Here's the type signature.

class CanHMap (fs :: [Type]) (a :: Type) (bs :: [Type]) | fs -> bs where
    hMap :: Vector fs -> a -> Vector bs

That funny little syntax after the vertical bar | is called a functional dependency, and it really helps with type inference. It says "If I know the value fs (of functions), then I can deduce the value bs (of results of those functions)".

Now we write our base case.

instance CanHMap '[] a '[] where
    hMap VNil _ = VNil

The empty list of functions can be hMapped to the empty list of results, and the type a in the middle doesn't matter. Specifically, this mapping takes VNil to VNil.

Moving on to our recursive case.

instance CanHMap fs a bs => CanHMap ((a -> b) ': fs) a (b ': bs) where
    hMap (VCons f fs) a = VCons (f a) (hMap fs a)

If we can take fs to bs with an input of type a, then we can also take ((a -> b) ': fs) to (b ': bs) with an input of type a.

The neat thing here is that, after all of the insane type-level juggling is done, the function bodies are actually remarkably simple and beautiful.

Let's test it out. Here are some functions.

myFunctions :: Vector '[Int -> Int, Int -> String, Int -> ()]
myFunctions = (\n -> n + 1) `VCons` show `VCons` (\_ -> ()) `VCons` VNil

This is why I declared the infixr declaration earlier: So we could chain VCons calls here.

Now here's the list of results when we apply those functions to 0.

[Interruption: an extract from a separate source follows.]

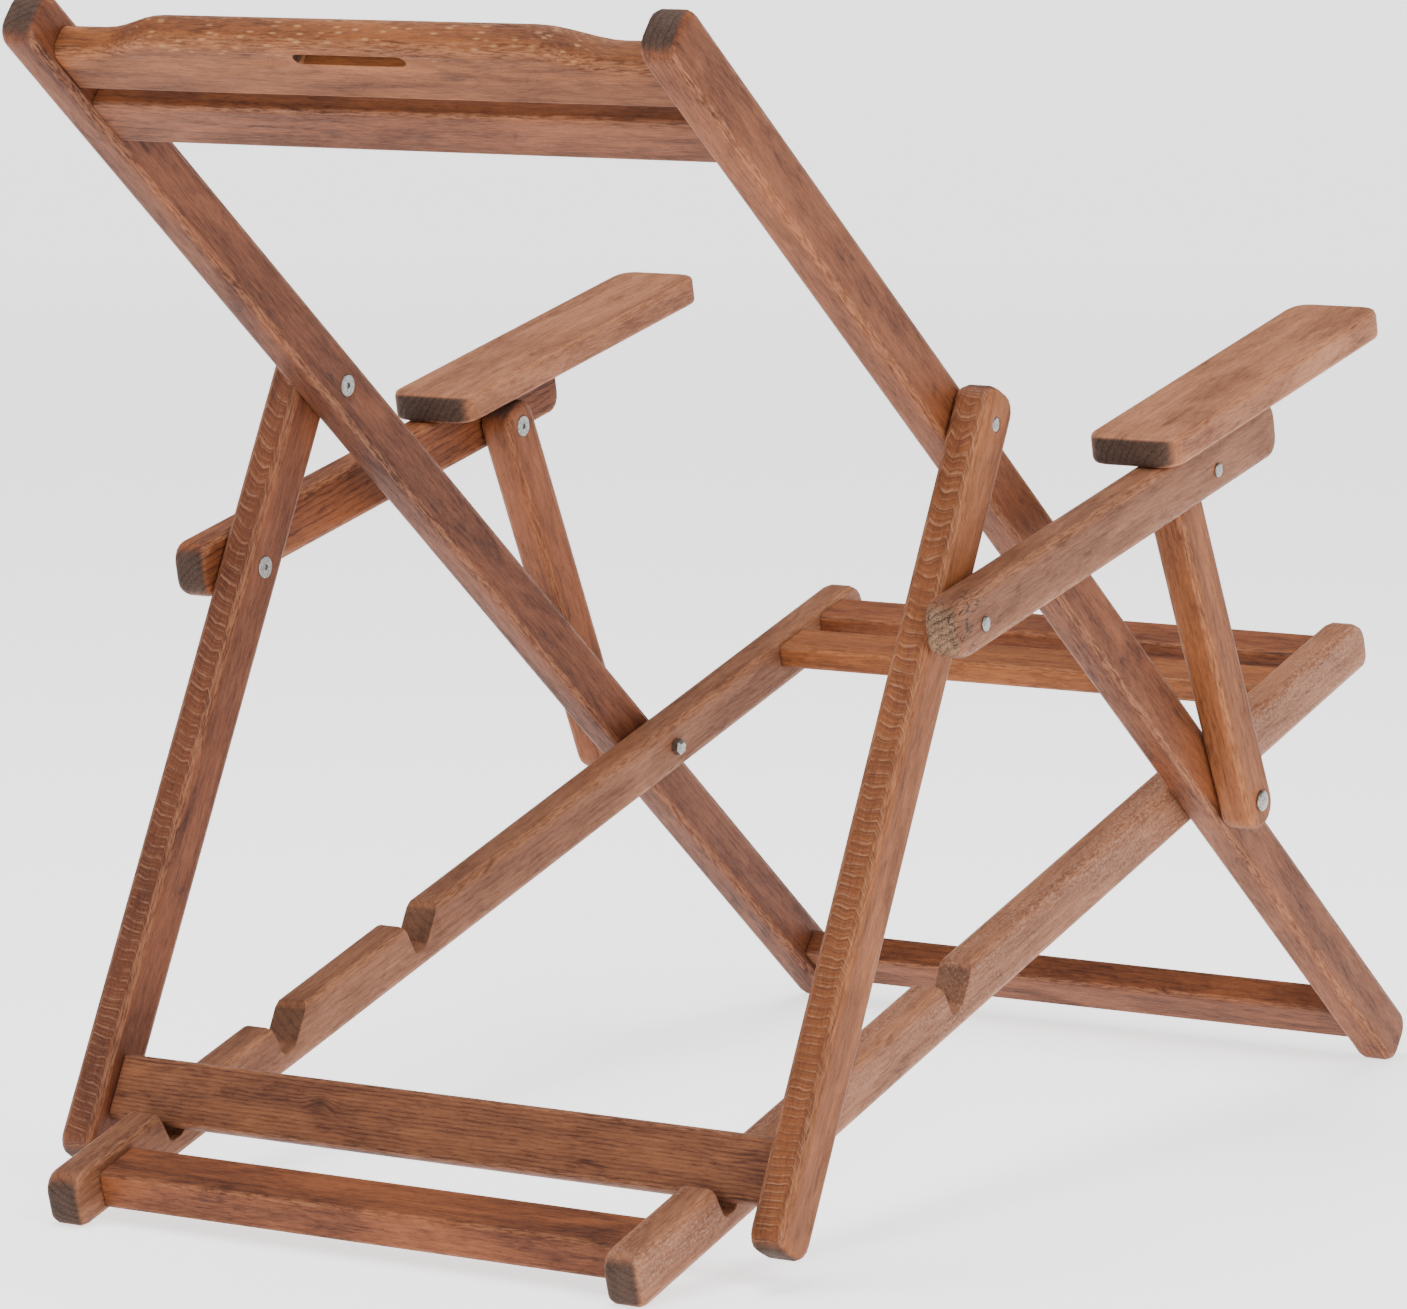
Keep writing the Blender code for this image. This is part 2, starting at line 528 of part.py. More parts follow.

myVector :: Vector [Int, String, ()]
myVector = hMap myFunctions (0 :: Int)

This typechecks, but does it work? Well, to figure that out, we'll need to write some quick Show instances to be able to print them out.

-- I ignore the precedence parameter here. Feel free
-- to fill that in on your own time. :)

instance Show (Vector '[]) where
    showsPrec _ VNil = ("VNil" ++)

instance (Show x, Show (Vector xs)) => Show (Vector (x ': xs)) where
    showsPrec _ (VCons x xs) = ("VCons " ++) . shows x . (" (" ++) . shows xs . (")" ++)

And finally

main :: IO ()
main = print myVector

And the verdict?

$ runhaskell example.hs
VCons 1 (VCons "0" (VCons () (VNil)))

Success!

You can see a complete working example of this code on Try it online!